The Appellants cite and rely on the decision of Fallah (ibid), where CJ Rowley, confronted with (broadly) similar circumstances as those of this appeal, concluded that matters amounting to 'substantial matters of case management' had taken place, with the consequence that the trial had begun in a meaningful sense.
The facts of this case are, perhaps, finely balanced. But, in my conclusion, one core point tips that balance in favour of the Appellants. While the joint experts' meeting should have taken place before the start of the trial, it had not, in circumstances where neither side appears to have borne any procedural responsibility for this failure. More importantly, the process engaged at court on 28 th July included an opportunity for both counsel to question the experts, albeit informally. This would certainly not have happened if the expert meeting had formed part of the pre-trial preparation and, when considering the papers carefully, this element seems to have been a determinative factor of the prosecution's decision to offer no evidence. Thus, in my conclusion, substantial matters of case management took place and while the trial was necessarily short, it was still a trial.
For those reasons, this appeal is allowed and I direct that the Appellants' LGFS claim be assessed as a trial and not a cracked trial.

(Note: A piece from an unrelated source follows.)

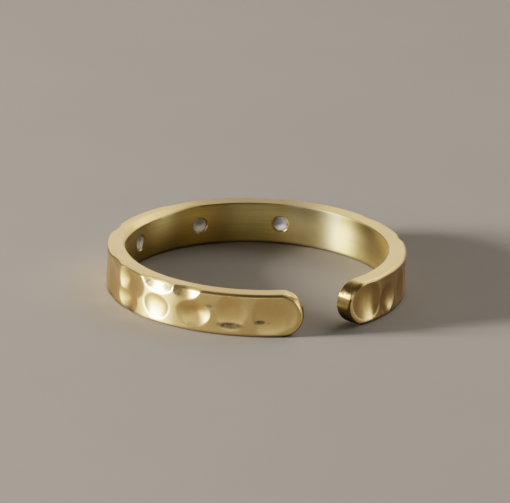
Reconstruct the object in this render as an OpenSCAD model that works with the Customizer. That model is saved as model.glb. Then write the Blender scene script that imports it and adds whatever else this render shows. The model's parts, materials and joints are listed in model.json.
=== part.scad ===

The Appellants have been successful, and I award costs of £1000 (+ any VAT payable) along with the £100 paid to issue the appeal. The Appellants claimed costs of £1500 and Mr Wells noted that his brief fee was actually £3000. I note that the fee includes the preparation of the Notice of Appeal and the Skeleton Argument, as well as attendance at the (short, remote) hearing on 15 th December. I am satisfied that £1000 (+ VAT) is a reasonable figure on assessment.